# Exercise
All of the data below must be repeated exactly.

# Collected material
--------------------------------

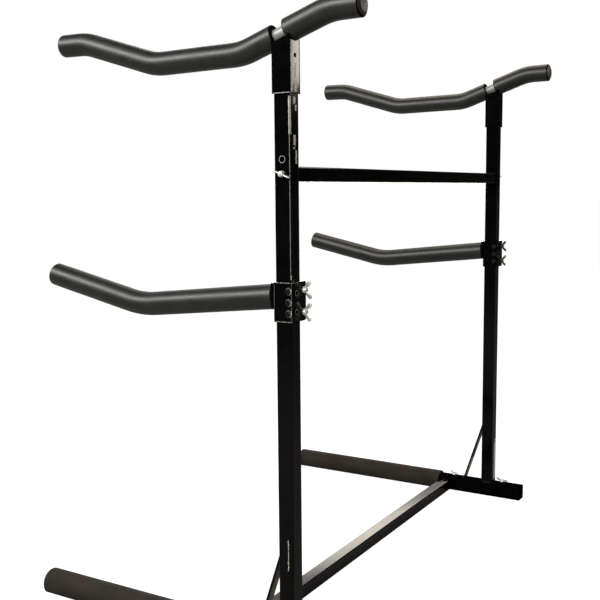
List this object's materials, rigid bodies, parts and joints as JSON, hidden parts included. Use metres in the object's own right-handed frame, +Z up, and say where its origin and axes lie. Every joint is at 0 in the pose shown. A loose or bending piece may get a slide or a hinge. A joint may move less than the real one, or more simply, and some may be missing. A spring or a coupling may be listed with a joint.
{
  "type": "kayak stand",
  "caption": "Free-standing kayak stand: square uprights joined by a crossbar and a floor bar, with foam-sleeved legs, sliding arms and bent top cradles.",
  "frame": {"origin": "on the floor, in the middle of the stand's outline", "axes": "+Z up, -X the way the long arms point, +Y from the near upright to the far one"},
  "size_m": [1.0126, 1.498, 1.5576],
  "materials": {
    "black_paint": "satin powder coat",
    "bright_tube": "bright",
    "zinc": "zinc plated",
    "foam": "closed-cell foam, soft sheen",
    "plastic_cap": "matte"
  },
  "bodies": {
    "frame": {"near_upright": "black_paint", "near_base_sleeve": "black_paint", "near_base_sleeve_cap": "plastic_cap", "near_brace": "black_paint", "near_crossbar_end_plate": "black_paint", "far_upright": "black_paint", "far_base_sleeve": "black_paint", "far_base_sleeve_cap": "plastic_cap", "far_brace": "black_paint", "far_crossbar_end_plate": "black_paint", "spreader_bar": "black_paint", "crossbar": "black_paint"},
    "near_leg": {"near_leg_tube": "bright_tube", "near_leg_foam": "foam", "near_leg_cap": "plastic_cap"},
    "near_arm": {"near_arm_bracket": "black_paint", "near_arm_plate": "black_paint", "near_arm_tube": "bright_tube", "near_arm_foam": "foam", "near_arm_cap": "plastic_cap", "near_bracket_bolt_top": "zinc", "near_bracket_bolt_bottom": "zinc", "near_bracket_set_bolt_1": "black_paint", "near_bracket_set_bolt_2": "black_paint", "near_bracket_set_bolt_3": "black_paint"},
    "near_cradle": {"near_cradle_sleeve": "black_paint", "near_cradle_tube": "bright_tube", "near_cradle_foam_long": "foam", "near_cradle_foam_short": "foam", "near_cradle_cap_long": "plastic_cap", "near_cradle_cap_short": "plastic_cap"},
    "near_wing_nut_top": {"near_bracket_wing_nut_top": "zinc"},
    "near_wing_nut_bottom": {"near_bracket_wing_nut_bottom": "zinc"},
    "near_lock_wing_bolt_front": {"near_lock_wing_bolt_front": "zinc"},
    "near_lock_wing_bolt_back": {"near_lock_wing_bolt_back": "zinc"},
    "near_crossbar_wing_bolt": {"near_crossbar_wing_bolt": "zinc"},
    "far_leg": {"far_leg_tube": "bright_tube", "far_leg_foam": "foam", "far_leg_cap": "plastic_cap"},
    "far_arm": {"far_arm_bracket": "black_paint", "far_arm_plate": "black_paint", "far_arm_tube": "bright_tube", "far_arm_foam": "foam", "far_arm_cap": "plastic_cap", "far_bracket_bolt_top": "zinc", "far_bracket_bolt_bottom": "zinc", "far_bracket_set_bolt_1": "black_paint", "far_bracket_set_bolt_2": "black_paint", "far_bracket_set_bolt_3": "black_paint"},
    "far_cradle": {"far_cradle_sleeve": "black_paint", "far_cradle_tube": "bright_tube", "far_cradle_foam_long": "foam", "far_cradle_foam_short": "foam", "far_cradle_cap_long": "plastic_cap", "far_cradle_cap_short": "plastic_cap"},
    "far_wing_nut_top": {"far_bracket_wing_nut_top": "zinc"},
    "far_wing_nut_bottom": {"far_bracket_wing_nut_bottom": "zinc"},
    "far_lock_wing_bolt_front": {"far_lock_wing_bolt_front": "zinc"},
    "far_lock_wing_bolt_back": {"far_lock_wing_bolt_back": "zinc"},
    "far_crossbar_wing_bolt": {"far_crossbar_wing_bolt": "zinc"}
  },
  "joints": [
    {"name": "near_leg_slide", "type": "slide", "parent": "frame", "child": "near_leg", "axis": [-1, 0, 0], "range_m": [0, 0.15]},
    {"name": "near_arm_slide", "type": "slide", "parent": "frame", "child": "near_arm", "axis": [0, 0, 1], "range_m": [-0.55, 0.22]},
    {"name": "near_cradle_lift", "type": "slide", "parent": "frame", "child": "near_cradle", "axis": [0, 0, 1], "range_m": [0, 0.11]},
    {"name": "near_wing_nut_top_turn", "type": "hinge", "parent": "near_arm", "child": "near_wing_nut_top", "pos_m": [0.3321, -0.68135, 0.902], "axis": [1, 0, 0], "continuous": true},
    {"name": "near_wing_nut_bottom_turn", "type": "hinge", "parent": "near_arm", "child": "near_wing_nut_bottom", "pos_m": [0.3321, -0.68135, 0.85], "axis": [1, 0, 0], "continuous": true},
    {"name": "near_lock_wing_bolt_front_turn", "type": "hinge", "parent": "frame", "child": "near_lock_wing_bolt_front", "pos_m": [0.172, -0.708, 0.06], "axis": [0, 0, 1], "continuous": true},
    {"name": "near_lock_wing_bolt_back_turn", "type": "hinge", "parent": "frame", "child": "near_lock_wing_bolt_back", "pos_m": [0.359, -0.708, 0.06], "axis": [0, 0, 1], "continuous": true},
    {"name": "near_crossbar_wing_bolt_turn", "type": "hinge", "parent": "frame", "child": "near_crossbar_wing_bolt", "pos_m": [0.306, -0.72895, 1.17], "axis": [0, 1, 0], "continuous": true},
    {"name": "far_leg_slide", "type": "slide", "parent": "frame", "child": "far_leg", "axis": [-1, 0, 0], "range_m": [0, 0.15]},
    {"name": "far_arm_slide", "type": "slide", "parent": "frame", "child": "far_arm", "axis": [0, 0, 1], "range_m": [-0.55, 0.2]},
    {"name": "far_cradle_lift", "type": "slide", "parent": "frame", "child": "far_cradle", "axis": [0, 0, 1], "range_m": [0, 0.11]},
    {"name": "far_wing_nut_top_turn", "type": "hinge", "parent": "far_arm", "child": "far_wing_nut_top", "pos_m": [0.3321, 0.73465, 0.926], "axis": [1, 0, 0], "continuous": true},
    {"name": "far_wing_nut_bottom_turn", "type": "hinge", "parent": "far_arm", "child": "far_wing_nut_bottom", "pos_m": [0.3321, 0.73465, 0.874], "axis": [1, 0, 0], "continuous": true},
    {"name": "far_lock_wing_bolt_front_turn", "type": "hinge", "parent": "frame", "child": "far_lock_wing_bolt_front", "pos_m": [0.172, 0.708, 0.06], "axis": [0, 0, 1], "continuous": true},
    {"name": "far_lock_wing_bolt_back_turn", "type": "hinge", "parent": "frame", "child": "far_lock_wing_bolt_back", "pos_m": [0.359, 0.708, 0.06], "axis": [0, 0, 1], "continuous": true},
    {"name": "far_crossbar_wing_bolt_turn", "type": "hinge", "parent": "frame", "child": "far_crossbar_wing_bolt", "pos_m": [0.306, 0.72895, 1.17], "axis": [0, 1, 0], "continuous": true}
  ]
}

--------------------------------

# Result of this exercise
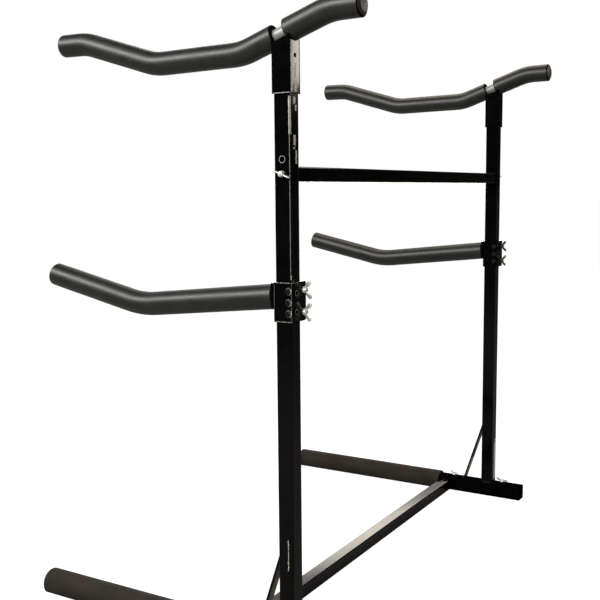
List this object's materials, rigid bodies, parts and joints as JSON, hidden parts included. Use metres in the object's own right-handed frame, +Z up, and say where its origin and axes lie. Every joint is at 0 in the pose shown. A loose or bending piece may get a slide or a hinge. A joint may move less than the real one, or more simply, and some may be missing. A spring or a coupling may be listed with a joint.
{
  "type": "kayak stand",
  "caption": "Free-standing kayak stand: square uprights joined by a crossbar and a floor bar, with foam-sleeved legs, sliding arms and bent top cradles.",
  "frame": {"origin": "on the floor, in the middle of the stand's outline", "axes": "+Z up, -X the way the long arms point, +Y from the near upright to the far one"},
  "size_m": [1.0126, 1.498, 1.5576],
  "materials": {
    "black_paint": "satin powder coat",
    "bright_tube": "bright",
    "zinc": "zinc plated",
    "foam": "closed-cell foam, soft sheen",
    "plastic_cap": "matte"
  },
  "bodies": {
    "frame": {"near_upright": "black_paint", "near_base_sleeve": "black_paint", "near_base_sleeve_cap": "plastic_cap", "near_brace": "black_paint", "near_crossbar_end_plate": "black_paint", "far_upright": "black_paint", "far_base_sleeve": "black_paint", "far_base_sleeve_cap": "plastic_cap", "far_brace": "black_paint", "far_crossbar_end_plate": "black_paint", "spreader_bar": "black_paint", "crossbar": "black_paint"},
    "near_leg": {"near_leg_tube": "bright_tube", "near_leg_foam": "foam", "near_leg_cap": "plastic_cap"},
    "near_arm": {"near_arm_bracket": "black_paint", "near_arm_plate": "black_paint", "near_arm_tube": "bright_tube", "near_arm_foam": "foam", "near_arm_cap": "plastic_cap", "near_bracket_bolt_top": "zinc", "near_bracket_bolt_bottom": "zinc", "near_bracket_set_bolt_1": "black_paint", "near_bracket_set_bolt_2": "black_paint", "near_bracket_set_bolt_3": "black_paint"},
    "near_cradle": {"near_cradle_sleeve": "black_paint", "near_cradle_tube": "bright_tube", "near_cradle_foam_long": "foam", "near_cradle_foam_short": "foam", "near_cradle_cap_long": "plastic_cap", "near_cradle_cap_short": "plastic_cap"},
    "near_wing_nut_top": {"near_bracket_wing_nut_top": "zinc"},
    "near_wing_nut_bottom": {"near_bracket_wing_nut_bottom": "zinc"},
    "near_lock_wing_bolt_front": {"near_lock_wing_bolt_front": "zinc"},
    "near_lock_wing_bolt_back": {"near_lock_wing_bolt_back": "zinc"},
    "near_crossbar_wing_bolt": {"near_crossbar_wing_bolt": "zinc"},
    "far_leg": {"far_leg_tube": "bright_tube", "far_leg_foam": "foam", "far_leg_cap": "plastic_cap"},
    "far_arm": {"far_arm_bracket": "black_paint", "far_arm_plate": "black_paint", "far_arm_tube": "bright_tube", "far_arm_foam": "foam", "far_arm_cap": "plastic_cap", "far_bracket_bolt_top": "zinc", "far_bracket_bolt_bottom": "zinc", "far_bracket_set_bolt_1": "black_paint", "far_bracket_set_bolt_2": "black_paint", "far_bracket_set_bolt_3": "black_paint"},
    "far_cradle": {"far_cradle_sleeve": "black_paint", "far_cradle_tube": "bright_tube", "far_cradle_foam_long": "foam", "far_cradle_foam_short": "foam", "far_cradle_cap_long": "plastic_cap", "far_cradle_cap_short": "plastic_cap"},
    "far_wing_nut_top": {"far_bracket_wing_nut_top": "zinc"},
    "far_wing_nut_bottom": {"far_bracket_wing_nut_bottom": "zinc"},
    "far_lock_wing_bolt_front": {"far_lock_wing_bolt_front": "zinc"},
    "far_lock_wing_bolt_back": {"far_lock_wing_bolt_back": "zinc"},
    "far_crossbar_wing_bolt": {"far_crossbar_wing_bolt": "zinc"}
  },
  "joints": [
    {"name": "near_leg_slide", "type": "slide", "parent": "frame", "child": "near_leg", "axis": [-1, 0, 0], "range_m": [0, 0.15]},
    {"name": "near_arm_slide", "type": "slide", "parent": "frame", "child": "near_arm", "axis": [0, 0, 1], "range_m": [-0.55, 0.22]},
    {"name": "near_cradle_lift", "type": "slide", "parent": "frame", "child": "near_cradle", "axis": [0, 0, 1], "range_m": [0, 0.11]},
    {"name": "near_wing_nut_top_turn", "type": "hinge", "parent": "near_arm", "child": "near_wing_nut_top", "pos_m": [0.3321, -0.68135, 0.902], "axis": [1, 0, 0], "continuous": true},
    {"name": "near_wing_nut_bottom_turn", "type": "hinge", "parent": "near_arm", "child": "near_wing_nut_bottom", "pos_m": [0.3321, -0.68135, 0.85], "axis": [1, 0, 0], "continuous": true},
    {"name": "near_lock_wing_bolt_front_turn", "type": "hinge", "parent": "frame", "child": "near_lock_wing_bolt_front", "pos_m": [0.172, -0.708, 0.06], "axis": [0, 0, 1], "continuous": true},
    {"name": "near_lock_wing_bolt_back_turn", "type": "hinge", "parent": "frame", "child": "near_lock_wing_bolt_back", "pos_m": [0.359, -0.708, 0.06], "axis": [0, 0, 1], "continuous": true},
    {"name": "near_crossbar_wing_bolt_turn", "type": "hinge", "parent": "frame", "child": "near_crossbar_wing_bolt", "pos_m": [0.306, -0.72895, 1.17], "axis": [0, 1, 0], "continuous": true},
    {"name": "far_leg_slide", "type": "slide", "parent": "frame", "child": "far_leg", "axis": [-1, 0, 0], "range_m": [0, 0.15]},
    {"name": "far_arm_slide", "type": "slide", "parent": "frame", "child": "far_arm", "axis": [0, 0, 1], "range_m": [-0.55, 0.2]},
    {"name": "far_cradle_lift", "type": "slide", "parent": "frame", "child": "far_cradle", "axis": [0, 0, 1], "range_m": [0, 0.11]},
    {"name": "far_wing_nut_top_turn", "type": "hinge", "parent": "far_arm", "child": "far_wing_nut_top", "pos_m": [0.3321, 0.73465, 0.926], "axis": [1, 0, 0], "continuous": true},
    {"name": "far_wing_nut_bottom_turn", "type": "hinge", "parent": "far_arm", "child": "far_wing_nut_bottom", "pos_m": [0.3321, 0.73465, 0.874], "axis": [1, 0, 0], "continuous": true},
    {"name": "far_lock_wing_bolt_front_turn", "type": "hinge", "parent": "frame", "child": "far_lock_wing_bolt_front", "pos_m": [0.172, 0.708, 0.06], "axis": [0, 0, 1], "continuous": true},
    {"name": "far_lock_wing_bolt_back_turn", "type": "hinge", "parent": "frame", "child": "far_lock_wing_bolt_back", "pos_m": [0.359, 0.708, 0.06], "axis": [0, 0, 1], "continuous": true},
    {"name": "far_crossbar_wing_bolt_turn", "type": "hinge", "parent": "frame", "child": "far_crossbar_wing_bolt", "pos_m": [0.306, 0.72895, 1.17], "axis": [0, 1, 0], "continuous": true}
  ]
}